Class OrderBasedDoubleLengthPcsClassifier
An implementation of IDoubleLengthPcsClassifier which uses the externally provided position list of the PCS of length PcsLength, in addition to the input string, to generate equivalence classes.
Inheritance
Implements
Inherited Members
Namespace: MoreStructures.SuffixArrays.CyclicShifts
Assembly: MoreStructures.dll
Syntax
public class OrderBasedDoubleLengthPcsClassifier : IDoubleLengthPcsClassifier
Remarks
ADVANTAGES AND DISADVANTAGES
- Unlike NaiveDoubleLengthPcsClassifier, this implementation requires additional data structures
to be provided, in addition to the Input, to calculate equivalence classes.
- However, unlike NaiveDoubleLengthPcsClassifier, it does not require to know whether
Input contains a terminator or not.
- This is because such piece of information would only be needed when running comparisons between PCS.
- This classifier, on the other hand, uses an externally provided position list precisely in order to avoid the
need for costly PCS comparisons, which are "embedded" in the externally provided position list.
- PCS are actually still compared for equality. However, comparison for equality, unlike comparison for
sorting, doesn't require to know whether a char is terminator or not, since a terminator is a char, it is
only equal to itself and different from any other char.
ALGORITHM
- The externally provided ordered sequence of PCS Order is iterated over.
- A new equivalence class is generated (increasing the current counter) every time a PCS differs from the
previous one. The equivalence class is assigned to the output at the index of the PCS being checked.
- The comparison between a PCS and the previous one (both of length PcsLength), is done comparing
the PcsLength chars of the two strings.
- Finally, the equivalence class list is returned.
COMPLEXITY
- Iterating over the n PCS of length L is an O(n) operation.
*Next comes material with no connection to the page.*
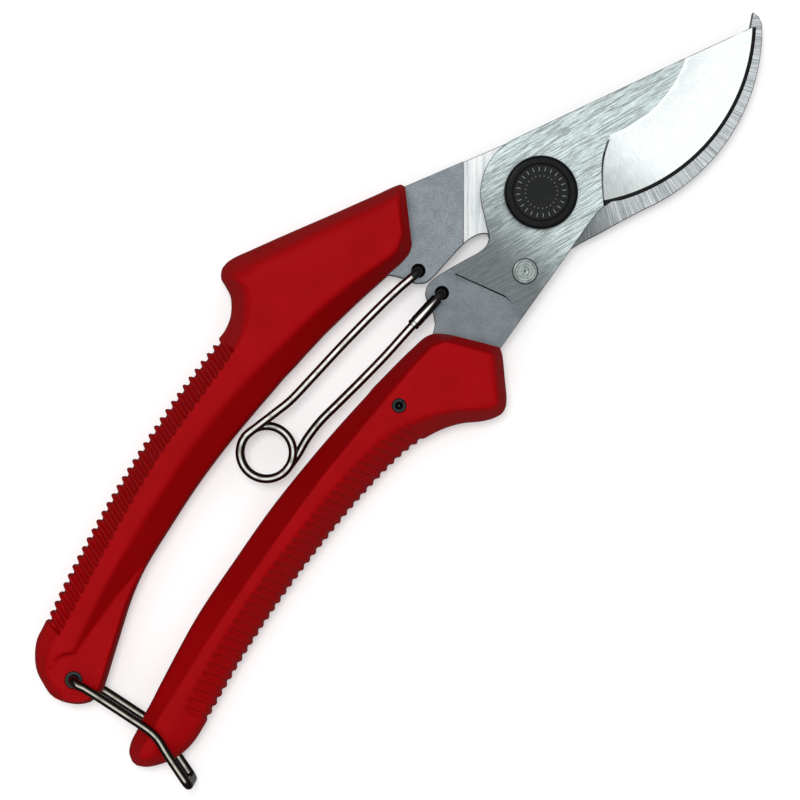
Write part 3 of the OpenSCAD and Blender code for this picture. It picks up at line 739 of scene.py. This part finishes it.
def cutting_blade():
    heel = spline(HEEL_CURVE, 6)
    lines = [arc(EDGE_CENTRE, radius, 215, 320, 110) for radius in GRIND_RINGS]
    lines += [heel, shifted(heel, -HEEL_RUN), np.array(TANG_LINE), shifted(TANG_LINE, -0.3)]
    lines.append(arc(LOWER_HOLE, SINK_R, 0, 360, 40))
    lines += [arc(PIVOT, UNDER_STEP_R + out, 130, 225, 50) for out in (0, UNDER_STEP_RUN)]
    holes = [(STOP_POS, STOP_R), (LOWER_HOLE, LOWER_THROAT), (LOWER_PIN_POS, PIN_HOLE_R),
             (PIVOT, BOLT_HOLE_R)]
    shape, kind, (x, y) = relief_plate(cutting_outline(), holes, lines, cutting_top, cutting_bottom,
                                       spacing=0.8, edge=RIM)
    shadow_start, step_w, step_middle, step_half = GRIND_R + 3, 0.25, -2.7, 5.5
    radius, heel_gap, tang_gap = edge_distance(x, y), heel_side(x, y), tang_side(x, y)
    upper = kind == 0
    # The near-black bevel look paints the shadow along the heel and a dark reflection on the edge bevel
    heel_shadow = upper & (heel_gap > 0) & (heel_gap < HEEL_RUN) & (radius > shadow_start)
    bevel = upper & (heel_gap > 0.2) & (radius > EDGE_R - BEVEL_W)
    hollow = upper & (heel_gap > 0) & (radius > GRIND_R)
    # Painted shade: a thin near-black line along the foot of the tang step
    step_shade_line = upper & (tang_gap > 0) & (tang_gap < step_w) & (np.abs(y - step_middle) < step_half)
    # Painted shade in the spring hole, in the near-black bevel look
    dark = step_shade_line | in_countersink(kind, x, y, LOWER_HOLE)
    zones = np.select([dark, tang_gap > 0, heel_shadow | bevel, hollow], [2, 3, 2, 1], 0)
    piece("cutting_blade", shape, "cutting_arm", "cutting_blade",
          ["brushed", "hollow", "bevel", "lower_blasted"], sharp=BLADE_SHARP, zones=zones)


def recess_gap(x, y):
    """Distance past the recess step, positive towards the pivot."""
    return side_of(RECESS_LINE, x, y)


def counter_top(x, y):
    """The tang's face, the wall of the recess beside the disc and the curve at the wall's foot."""
    gap = recess_gap(x, y)
    wall = np.clip(gap / RECESS_WALL, 0, 1) * (TANG_UP - RECESS_FOOT)
    foot = RECESS_FOOT * (1 - (1 - np.clip((gap - RECESS_WALL) / RECESS_FOOT_RUN, 0, 1)) ** 2)
    return MID_Z + TANG_UP - wall - foot - countersink(x, y, UPPER_HOLE, UPPER_THROAT)


def counter_bottom(x, y):
    return np.full(len(x), STACK_BOTTOM)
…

Each iteration does O(L) work, since, while
direct access to the equivalence class list is done in constant time, comparison between the current PCS
and the previous one is a comparison of two strings of length L, and requires all L chars to be comparerd in
the worst case.
- Instantiating the equivalence class list of output is also an O(n) operation.
- Therefore, Time Complexity, as driven by the iteration over Order, is O(n * L). Space
Complexity, driven as well by iteration over Order storing the previous PCS, is O(n + L).
Constructors
| Improve this Doc View SourceOrderBasedDoubleLengthPcsClassifier(String, Int32, IList<Int32>)
Declaration
public OrderBasedDoubleLengthPcsClassifier(string input, int pcsLength, IList<int> order)
Parameters
Type | Name | Description |
---|---|---|
System.String | input | |
System.Int32 | pcsLength | |
IList<System.Int32> | order |
Properties
| Improve this Doc View SourceInput
The input text, whose PCS of length PcsLength have to be classified.
Declaration
public string Input { get; }
Property Value
Type | Description |
---|---|
System.String |
Order
The position list of the PCS of length PcsLength, to be used, in addition to the Input, to calculate the equivalence classes.
Declaration
public IList<int> Order { get; }
Property Value
Type | Description |
---|---|
IList<System.Int32> |
PcsLength
The length the PCS of Input to be classified.
Declaration
public int PcsLength { get; }
Property Value
Type | Description |
---|---|
System.Int32 |
Methods
| Improve this Doc View SourceClassify()
Declaration
public IList<int> Classify()
Returns
Type | Description |
---|---|
IList<System.Int32> |